De manière schématique, deux conceptions s’opposent. Les FAI font valoir qu’il leur est indispensable de pouvoir procéder à une gestion différenciée des flux de données afin de préserver leur qualité de service en évitant les congestions et les saturations. Se pose également la question du financement des capacités de réseaux, les FAI considérant que les fournisseurs de contenus ne sauraient bénéficier du développement des réseaux pour proposer leurs services sans contribuer à leur financement.
Quant aux fournisseurs de contenus, ils avancent qu’Internet s’est développé sur la base d’un principe d’accès libre et non discriminatoire aux contenus et que permettre une telle gestion des flux reviendrait à constituer un Internet à « deux vitesses ». Ils mettent également en avant le risque que certains FAI opèrent une discrimination au profit de leurs propres contenus, en dégradant les flux correspondant à des contenus concurrents.

Le débat sur la neutralité des réseaux soulève ainsi des enjeux multiples, qui sont à la fois politiques (avec la question de la reconnaissance des droits des utilisateurs), concurrentiels mais aussi économiques.
Aux États-Unis, la Federal Communication Commission (« FCC ») a énoncé, dès 2005, un ensemble de principes destinés à préserver le caractère ouvert d’Internet et à protéger les droits des utilisateurs à accéder au contenu de leur choix, principes dont il a été fait application en 2008 dans la célèbre affaire Comcast3 . La FCC va d’ailleurs prochainement consolider ces principes.
Le Paquet Télécom adopte une approche plus mesurée de la question.
Ainsi, la directive « service universel » modifiée précise qu’elle « ne prescrit ni n’interdit les conditions imposées par les fournisseurs (…) pour limiter l’accès des utilisateurs finaux aux services et applications et / ou leur utilisation ». Rien n’interdit donc, sur la base de ce texte, la mise en œuvre par un FAI de mesures de priorisation de trafic.
Ensuite, le Paquet Télécom impose que les utilisateurs soient informés des conditions limitant l’accès aux contenus, des « niveaux minimaux de qualité des services offerts », ainsi que des mesures mises en place « pour mesurer et orienter le trafic ». Il s’agit de favoriser une très grande transparence pour permettre aux souscripteurs de réaliser un choix éclairé.
Enfin, le Paquet Télécom dispose que les ARN pourront contrôler la qualité de service effectivement fournie par les opérateurs, voire imposer des exigences minimales en matière de qualité de service « afin de prévenir la dégradation du service et l’obstruction ou le ralentissement du trafic sur les réseaux ». La possibilité de soumettre à l’ARN un différend entre fournisseur de contenus et FAI est, quant à elle, débattue.
C’est donc aux ARN qu’il reviendra, pour l’essentiel, de déterminer la portée qu’elles entendent donner au principe de Net Neutrality.

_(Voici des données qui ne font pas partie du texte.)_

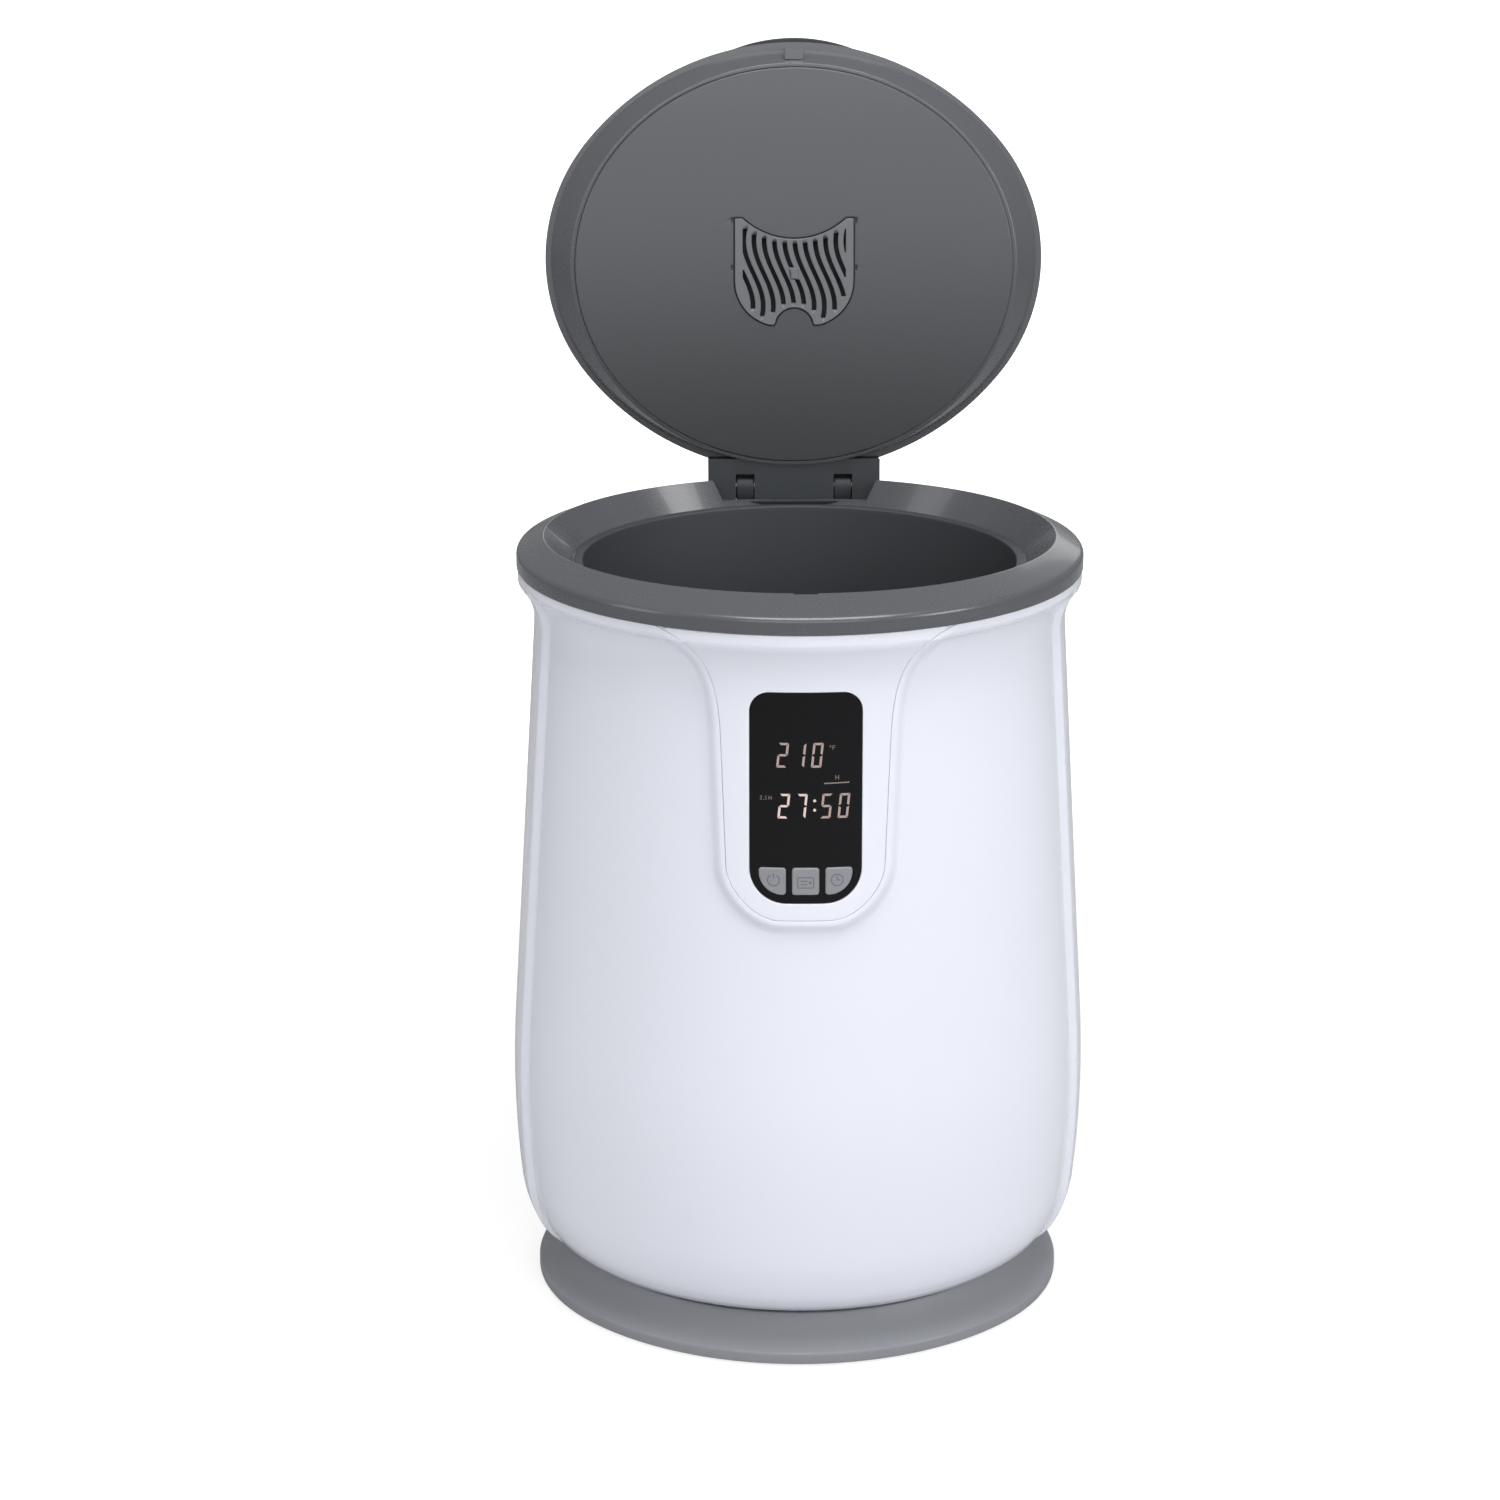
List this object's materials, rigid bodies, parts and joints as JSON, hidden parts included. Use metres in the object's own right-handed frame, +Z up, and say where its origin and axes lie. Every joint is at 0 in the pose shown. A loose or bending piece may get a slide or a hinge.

En France, si le cadre juridique actuel impose déjà aux opérateurs un principe de neutralité vis-à-vis des contenus transmis4, l’ARCEP sera prochainement amenée à prendre position sur ce sujet, après une consultation publique organisée au premier semestre 2010. Le gouvernement devrait également remettre au Parlement un rapport sur cette question, comme le prévoit la loi pour la lutte contre la fracture numérique très récemment adoptée5.